I don’t think that’s what @pemerton was saying. I think it’s about those character traits being meaningful to play.
Meaningful to whom?

If my fighter with a haunted past begrudgingly accompanies the party to the Steading of the Hill Giant Chief, how is that different from my fighter who’s a happy go lucky scoundrel who’s in it for the coin?

If essentially all that’s different is that with one character I speak in a glum manner and occasionally make reference to past horrors, and with the other I act upbeat and make jokes....they’re not meaningfully different.
They are completely different characters! How on earth is that not meaningful? They will interact with their fellow PCs in different manner, creating a drastically different social situations, evoking different emotions in the players at the table. And of course their differing personalities and motivations would be likely to result different decisions on many occasions.

It may be that this kind of thing is common or that many consider this the extent of roleplaying; that’s fine. It’s just not the kind that @pemerton enjoys. He wants the character traits to be more than window dressing. To be central to play.
They are central to the play!
 

Agreed.

More than once (many more times than once) I've seen posters on this board saying that they can "roleplay" playing Monopoly. By which they mean, I think, narrate away or tell a story as they move their token around the board.

If this gets to count as roleplaying, it would be roleplaying with almost no player agency.

For my part, I'm inclined to the view that token play (or "pawn stance") doesn't cease to be that simply because the player of the pawn occasionally does some "characterisation and pantomime" (which I think was @Manbearcat's phrase upthread), if that narration and storytelling doesn't actually change the gamestate - the shared fiction - in any significant way.
I would say that you cannot ever call Monopoly, as-written, an RPG, no matter how much you role play while playing it, because of exactly this, there's no impact of the fiction on the game state. In this sense even a basically 100% 'pawn state' play of D&D is STILL an RPG, because whatever the player describes for fiction at least has some impact on the game state (hopefully, I am hard pressed to believe there's a D&D game that is truly not RP at all). RPGs require a 'closed loop' where mechanics and narration of fictional actions interact and produce narrative and a meaningfully evolving game state.
 

What about when a player allows their character conception to dictate the course of events rather than some sense of optimal play?

Do you think that token/pawn play cannot allow for meaningful roleplaying? Or just that it would take the players and GM some work to try and add some of it to play?
I think the flaw there is that playing in such a way is not really playing the game 'by the rules'. While the rules of zero-sum type competitive games (for example) don't usually explicitly state that the goal is to win and that making optimal moves is a principle of play, that doesn't mean it isn't true. I think you are 'breaking Monopoly' when you, for example, land on a property which makes economic sense to buy (almost any of them at almost any time) and you don't purchase it. That's really just about the only decision point you HAVE in the game, except for when and where to deploy buildings. Playing to some other agenda is a lot like playing D&D and deciding your PC is going to be a barkeep instead of an adventurer.
 

My mental image of my character is not directly the same thing than the character's self image. The latter is only a part of the former.

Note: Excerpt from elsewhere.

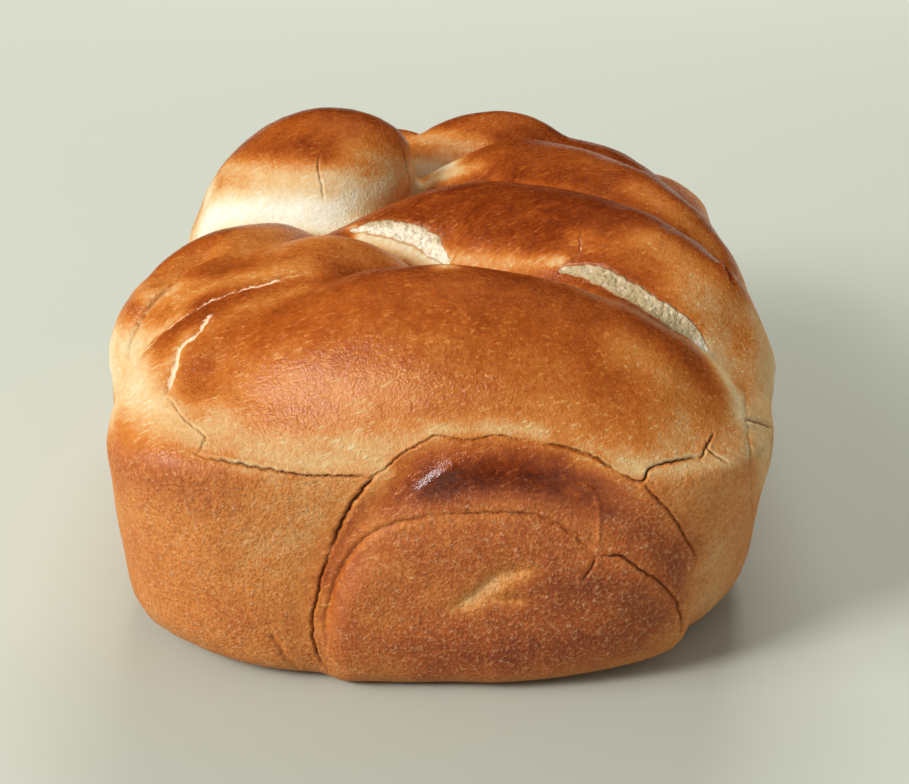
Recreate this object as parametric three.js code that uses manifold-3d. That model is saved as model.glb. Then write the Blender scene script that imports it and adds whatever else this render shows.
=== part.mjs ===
// A plaited brioche baked in a loaf tin. Strands of dough cross over each other and are fused into one
// loaf by the baking: flat-walled where the tin held it, risen into a plait above the rim, with the
// plait's end folded under at the front. Millimetres, +Z up, +Y from the folded end along the loaf.
import * as THREE from "three";
import { mergeVertices } from "three/addons/utils/BufferGeometryUtils.js";
import Module from "manifold-3d";

const wasm = await Module();
wasm.setup();

// The tin's inside at its rim, and how its walls, corners and the dough's lower edge go in below it. The
// loaf sagged a little to the left as it cooled, so its left wall leans out where its right leans in.
const TIN_WIDTH = 126;
const TIN_LENGTH = 184;
const TIN_DEPTH = 45.5;
const END_LEAN = 1;
const LEFT = { lean: -0.4, rimCorner: 22, baseCorner: 40 };
const RIGHT = { lean: 2, rimCorner: 23, baseCorner: 52 };
const BASE_ROUND = 9;
const BLOCK_GAP = 0.3; // how far the dough between the strands lies short of the tin
const OVERHANG = 5; // how far the risen dough may lean out over the rim
const FLARE = 15; // how much further it may lean out at the mould's top
const MOULD_TOP = 100;

const FRONT = -TIN_LENGTH / 2;
const ROOT_SINK = 7; // how much lower than its crest a strand starts

// The plait from the folded end to the far end. A strand starts near the middle, climbs over its crest and
// comes down at its side of the loaf: side +1 is right, seen from the folded end. Its crest is "at" that far
// back from the folded end and "ridge" high. inner and outer are its start's and its shoulder's distances
// from the middle plane, and lead and trail how far behind the crest they lie. shoulder and foot are the
// heights at which it turns down and ends, and tuck is how far in it leans on its way down. girth is the
// strand's radius, and taper and end the share of it that is left at its start and at the shoulder.
const STRANDS = [
  {
    side: 1, at: 29, ridge: 74, girth: 29, taper: 0.84, end: 0.86,
    inner: -46, lead: -7, outer: 39, trail: -6, shoulder: 34, tuck: 2, foot: -50,
  },
  {
    side: -1, at: 60, ridge: 70.5, girth: 23, taper: 0.58, end: 0.74,
    inner: -1, lead: -5, outer: 46, trail: -36, shoulder: 40, tuck: 8, foot: 8,
  },
  {
    side: 1, at: 88, ridge: 74, girth: 24, taper: 0.4, end: 0.96,
    inner: -30, lead: -4, outer: 43.5, trail: -37, shoulder: 45.5, tuck: 2, foot: -50,
  },
  {
    side: -1, at: 82, ridge: 66, girth: 17, taper: 0.6, end: 0.9,
    inner: 20, lead: 4, outer: 52.5, trail: -32, shoulder: 47.5, tuck: 2, foot: -50,
  },
  {
    side: 1, at: 126, ridge: 73, girth: 24, taper: 0.5, end: 0.96,
    inner: -14, lead: -2, outer: 44, trail: -40, shoulder: 42, tuck: 2, foot: -50,
  },
  {
    side: -1, at: 122, ridge: 81, girth: 28, taper: 0.9, end: 0.88,
    inner: 14, lead: 0, outer: 37, trail: -2, shoulder: 47, tuck: 2, foot: 10,
  },
  {
    side: -1, at: 104, ridge: 58, girth: 18, taper: 0.7, end: 0.9,
    inner: 20, lead: 0, outer: 44, trail: -4, shoulder: 34, tuck: 2, foot: -50,
  },
  {
    side: 1, at: 152, ridge: 66.5, girth: 20, taper: 0.6, end: 1,
    inner: 6, lead: -2, outer: 43, trail: -24, shoulder: 37, tuck: 2, foot: -50,
  },
  {
    side: -1, at: 157, ridge: 71.5, girth: 16, taper: 0.8, end: 0.9,
    inner: -32, lead: -4, outer: 12, trail: -2, shoulder: 40, tuck: 2, foot: -50,
  },
  {
    side: -1, at: 164, ridge: 65, girth: 23, taper: 0.7, end: 0.95,
    inner: -8, lead: 0, outer: 41, trail: -4, shoulder: 36, tuck: 2, foot: -50,
  },
  {
    side: 1, at: 165, ridge: 61, girth: 22, taper: 0.7, end: 0.95,
    inner: -12, lead: 0, outer: 42, trail: -2, shoulder: 31, tuck: 2, foot: -50,
  },
];
const STRAND_ROUND = 28; // faces round a strand
const STRAND_LONG = 32; // faces along it

// The folded-under end: a roll of dough against the front wall, and on it the end's own flat face.
const KNOT_X = 11;
const PAD_ROUND = 56;
const ROLL = { halfWidth: 36, middle: 12, top: 53, foot: -12, stands: 1.2, rounding: 10 };
const FACE = { halfWidth: 31, middle: 11, top: 37, foot: -5, stands: 2.6, rounding: 3 };

// Closed solid of a geometry whose seams are welded.
function solid(geometry) {
  const bare = new THREE.BufferGeometry();
  bare.setAttribute("position", geometry.getAttribute("position"));
  if (geometry.index) {
    bare.setIndex(geometry.index);
  }
  const welded = mergeVertices(bare, 1e-3);
  const mesh = new wasm.Mesh({
    numProp: 3,
    vertProperties: new Float32Array(welded.getAttribute("position").array),
    triVerts: new Uint32Array(welded.index.array),
  });
  return new wasm.Manifold(mesh);
}

// Corner points, anticlockwise, of a rectangle with round corners that may differ on its left and right.
function roundedRing(left, right, halfLength, leftCorner, rightCorner, z, steps = 8) {
  const ring = [];
  const quarters = [
    [right - rightCorner, 1, rightCorner],
    [left + leftCorner, 1, leftCorner],
    [left + leftCorner, -1, leftCorner],
    [right - rightCorner, -1, rightCorner],
  ];
  quarters.forEach(([middle, along, corner], quarter) => {
    for (let i = 0; i <= steps; i++) {
      const angle = (quarter + i / steps) * (Math.PI / 2);
      const x = middle + corner * Math.cos(angle);
      const y = along * (halfLength - corner) + corner * Math.sin(angle);
      ring.push(new THREE.Vector3(x, y, z));
    }
  });
  return ring;
}

// Skin through rings of equal count, closed flat at both ends.
function loft(rings) {
  const count = rings[0].length;
  const faces = [];
  for (let level = 0; level + 1 < rings.length; level++) {
    for (let i = 0; i < count; i++) {
      const a = level * count + i;
      const b = level * count + ((i + 1) % count);
      faces.push(a, b, b + count, a, b + count, a + count);
    }
  }
  const top = (rings.length - 1) * count;
  for (let i = 1; i + 1 < count; i++) {
    faces.push(0, i + 1, i);
    faces.push(top, top + i, top + i + 1);
  }
  const geometry = new THREE.BufferGeometry().setFromPoints(rings.flat());
  geometry.setIndex(faces);
  return geometry;
}

// The tin's inside at one height, grown outward by an amount.
function tinRing(z, grow = 0, growAlong = grow) {
  const rise = Math.min(z / TIN_DEPTH, 1);
  const curl = z < BASE_ROUND ? BASE_ROUND - Math.sqrt(BASE_ROUND ** 2 - (BASE_ROUND - z) ** 2) : 0;
  const inset = (lean) => curl + lean * (1 - rise);
  const corner = ({ rimCorner, baseCorner }) =>
    Math.max(THREE.MathUtils.lerp(baseCorner, rimCorner, rise) + Math.min(grow, 0), 8);
  return roundedRing(
    -TIN_WIDTH / 2 + inset(LEFT.lean) - grow,
    TIN_WIDTH / 2 - inset(RIGHT.lean) + grow,
    TIN_LENGTH / 2 - inset(END_LEAN) + growAlong,
    corner(LEFT),
    corner(RIGHT),
    z,
  );
}
const footLevels = [0, 0.5, 2, 4.5, 9, 20, 34];
const domeLevels = [
  [TIN_DEPTH, -BLOCK_GAP],
  [48.5, -3],
  [51, -7],
  [53, -13],
  [54, -21],
];
const block = solid(
  loft([
    ...footLevels.map((z) => tinRing(z, -BLOCK_GAP)),
    ...domeLevels.map(([z, grow]) => tinRing(z, grow)),
  ]),
);
const mould = solid(
  loft([
    ...footLevels.map((z) => tinRing(z)),
    tinRing(TIN_DEPTH - 1),
    tinRing(TIN_DEPTH + 2, OVERHANG * 0.6),
    tinRing(TIN_DEPTH + 6, OVERHANG),
    tinRing(MOULD_TOP, OVERHANG + FLARE),
  ]),
);

// A strand: a ball stretched along a bent path, its girth given at the path's points.
function strand(path, girths, fullness = 0.62) {
  const curve = new THREE.CatmullRomCurve3(path, false, "centripetal");
  const girthCurve = new THREE.CatmullRomCurve3(
    girths.map((girth, i) => new THREE.Vector3(girth, i, 0)),
    false,
    "centripetal",
  );
  const sphere = new THREE.SphereGeometry(1, STRAND_ROUND, STRAND_LONG);
  const corners = sphere.getAttribute("position");
  for (let i = 0; i < corners.count; i++) {
    const t = THREE.MathUtils.clamp((1 - corners.getY(i)) / 2, 0, 1);
    const place = curve.getPoint(t);
    const tangent = curve.getTangent(t);
    const along = new THREE.Vector3(0, 1, 0);
    along.addScaledVector(tangent, -along.dot(tangent)).normalize();
    const out = new THREE.Vector3().crossVectors(tangent, along);
    const spread = Math.hypot(corners.getX(i), corners.getZ(i)) || 1;
    const radius = girthCurve.getPoint(t).x * spread ** fullness;
    place.addScaledVector(along, (radius * corners.getX(i)) / spread);
    place.addScaledVector(out, (radius * corners.getZ(i)) / spread);
    corners.setXYZ(i, place.x, place.y, place.z);
  }
  return solid(sphere);
}

// A strand of the plait: from its start near the middle over its crest to the shoulder, and down the wall.
function plaitStrand(shape) {
  const { side, at, ridge, girth, taper, end } = shape;
  const { inner, lead, outer, trail, shoulder, tuck, foot } = shape;
  const crest = ridge - girth;
  const middle = THREE.MathUtils.lerp(inner, outer, 0.5);
  const y = FRONT + at;
  return strand(
    [
      new THREE.Vector3(side * inner, y + lead, ridge - ROOT_SINK - girth * taper),
      new THREE.Vector3(side * middle, y, crest),
      new THREE.Vector3(side * outer, y + trail, shoulder),
      new THREE.Vector3(side * (outer - tuck), y + trail, foot),
    ],
    [girth * taper, girth, girth * end, girth * end],
  );
}

// A pad of dough standing a little proud of the front wall, round in outline and at its edge.
function frontPad({ halfWidth, middle, top, foot, stands, rounding }) {
  const rings = [0, 0.17, 0.34, 0.5, 0.67, 0.84, 1].map((share) => {
    const angle = share * (Math.PI / 2);
    const narrowing = rounding * (1 - Math.cos(angle));
    const y = FRONT - stands + rounding * (1 - Math.sin(angle));
    const ring = [];
    for (let i = 0; i < PAD_ROUND; i++) {
      const turn = (i / PAD_ROUND) * Math.PI * 2;
      const x = KNOT_X + (halfWidth - narrowing) * Math.cos(turn);
      const tall = Math.sin(turn) > 0 ? top - middle : middle - foot;
      ring.push(new THREE.Vector3(x, y, middle + (tall - narrowing) * Math.sin(turn)));
    }
    return ring;
  });
  const rooted = rings[0].map((corner) => new THREE.Vector3(corner.x, FRONT + 30, corner.z));
  return solid(loft([rooted, ...rings]));
}

let fused = block;
for (const each of STRANDS) {
  fused = fused.add(plaitStrand(each));
}
const proudMould = solid(loft([...footLevels, TIN_DEPTH, MOULD_TOP].map((z) => tinRing(z, FACE.stands))));
const foldedEnd = frontPad(ROLL).add(frontPad(FACE)).intersect(proudMould);
fused = fused.intersect(mould).add(foldedEnd);

// Hollows sealed inside, where strands leave a gap, are dropped: the loaf is one skin, filled throughout.
const skins = fused.decompose().filter((shell) => shell.volume() > 0);
const filled = skins.reduce((whole, shell) => whole.add(shell));

// Set down so that the middle of the loaf's bounding box, at the foot, is the origin.
const bounds = filled.boundingBox();
const loaf = filled.translate([
  -(bounds.min[0] + bounds.max[0]) / 2,
  -(bounds.min[1] + bounds.max[1]) / 2,
  -bounds.min[2],
]);

const made = loaf.getMesh();
const skin = new THREE.BufferGeometry();
skin.setAttribute("position", new THREE.BufferAttribute(new Float32Array(made.vertProperties), 3));
skin.setIndex(new THREE.BufferAttribute(new Uint32Array(made.triVerts), 1));
skin.computeVertexNormals();

const crust = new THREE.MeshStandardMaterial({ color: 0xc07a3a, roughness: 0.5, metalness: 0 });
const mesh = new THREE.Mesh(skin, crust);
mesh.name = "loaf";

const group = new THREE.Group();
group.name = "plaited_brioche";
group.add(mesh);
export default group;
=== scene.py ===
"""The plaited brioche in its studio: a tin-baked loaf with a risen, egg-washed plait on top.

The camera comes first, because the cracks and the baked patches of the crust are drawn from where the
photograph was taken. Then the loaf is raised, torn, baked and coloured, and the studio is lit.
"""
import math

import bpy
import numpy as np
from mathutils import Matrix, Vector
from mathutils import noise as dough_noise
from mathutils.bvhtree import BVHTree


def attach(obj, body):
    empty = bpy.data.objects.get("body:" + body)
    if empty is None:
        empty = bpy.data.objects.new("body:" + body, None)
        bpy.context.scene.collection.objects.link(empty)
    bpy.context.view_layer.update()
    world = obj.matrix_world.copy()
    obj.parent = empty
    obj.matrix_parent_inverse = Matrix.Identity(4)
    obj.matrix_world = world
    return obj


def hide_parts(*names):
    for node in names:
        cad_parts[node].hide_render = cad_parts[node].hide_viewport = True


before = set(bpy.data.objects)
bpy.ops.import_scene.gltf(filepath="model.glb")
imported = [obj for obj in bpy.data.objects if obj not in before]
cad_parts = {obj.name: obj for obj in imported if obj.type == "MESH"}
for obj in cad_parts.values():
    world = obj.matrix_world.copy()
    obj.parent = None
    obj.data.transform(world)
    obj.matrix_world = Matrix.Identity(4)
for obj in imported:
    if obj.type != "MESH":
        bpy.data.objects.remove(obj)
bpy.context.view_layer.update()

# ---------------------------------------------------------------------------------------------------
# The camera: a long lens close to the table's edge, looking down on the loaf's folded end. Its place
# was worked out from the loaf's straight rim and its foot, which the photograph shows in perspective.
IMAGE_WIDTH, IMAGE_HEIGHT = 909, 784
SENSOR, LENS = 36.0, 82.06
LOOK_DOWN = math.radians(22.0)
LOOK_LEFT = math.radians(1.2)
STAND = (0.0106, -0.4279, 0.1967)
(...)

And if that works for some people, great. It definitely does not for me. But relating to discussion of agency, a system dictating how the character must feel certainly is a huge imposition on the player agency. The character's feelings and motivations are the very core of the player agency.
I think this, again, points out an area where pure 'character stance' play runs into a limitation. In narrative type games the player has a whole other role, so it is quite OK if they 'step out' of the role of being sole authority about what their character does/feels/is, at least potentially. Most RPGs don't do a lot of this, but Monster Hearts, and a few others, have used it as a way to address some specific agenda. Paranoia was an early example of this (though it lacks any narrative mechanics) where the 'Computer' would just arbitrarily 'do things' to your PC and it pretty much didn't matter what choices you made or what the player wanted. Of course that was the whole IDEA of that game, that the characters were utterly helpless pawns.
 

Meaningful to whom?

To pemerton.

I would likely prefer play along those lines myself, although I’d likely be open to other approaches as well.

They are completely different characters! How on earth is that not meaningful? They will interact with their fellow PCs in different manner, creating a drastically different social situations, evoking different emotions in the players at the table. And of course their differing personalities and motivations would be likely to result different decisions on many occasions.

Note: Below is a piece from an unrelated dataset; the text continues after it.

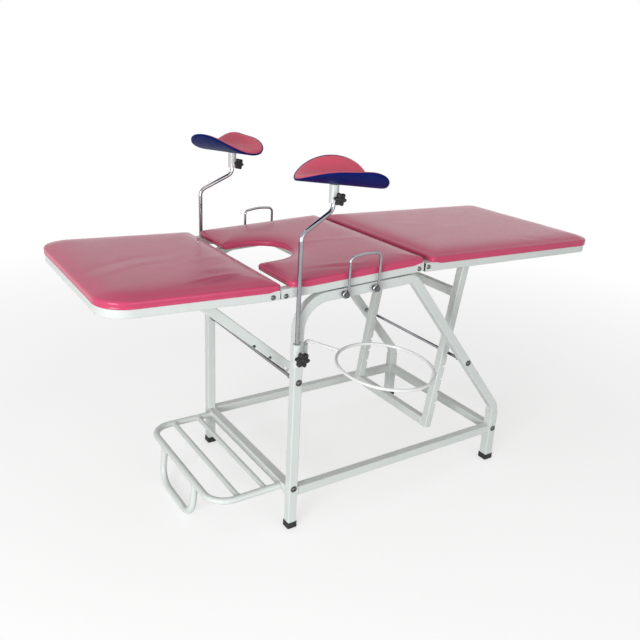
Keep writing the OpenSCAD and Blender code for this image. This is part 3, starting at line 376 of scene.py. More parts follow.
def makePlies(look):
    g, given, out = newGroup("plies", [where, ("Light", colour, (0.6, 0.45, 0.28, 1)),
                                       ("Dark", colour, (0.34, 0.22, 0.12, 1))],
                             [("Color", colour), ("Height", number)])
    grain = noise(g, vectorMaths(g, "MULTIPLY", {0: given["Position"], 1: look["stretch"]})[0], *look["grain"])
    bands = node(g, "ShaderNodeTexWave", {"Vector": given["Position"], "Scale": look["bands"],
                                          "Distortion": look["sway"], "Detail": look["detail"]},
                 bands_direction="Z").outputs["Fac"]
    value = mapped(g, weighed(g, look["shares"], grain, bands), look["span"])
    feed(g, out, {"Color": mixed(g, value, given["Dark"], given["Light"]), "Height": grain})
    return g


mottle, edgeWear, dust = makeMottle(mottleLook), makeEdgeWear(wearLook), makeDust(dustLook)
orangePeel, vinylGrain = makeOrangePeel(peelLook), makeVinylGrain(grainLook)
smudges, plies = makeSmudges(smudgeLook), makePlies(plyLook)
print("shader groups made")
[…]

Because what makes them different is unlikely to determine the events of play such that play goes differently. Meaning that play is not about these characters and their traits.

They are central to the play!

How so? I mean, I’m not saying it can’t matter. And I’m not saying that such character portrayal can’t be entertaining for what it is.

But I think that, if you look at it with a mind toward the kind of agency for which @pemerton has been advocating, then the difference is clearer, and is consistent. It’s not that he wants to be free to bring these things up during play, it’s that he wants them to be what play is about.

That’s my understanding of it, anyway. If I’m far off, I’d sure he can correct me.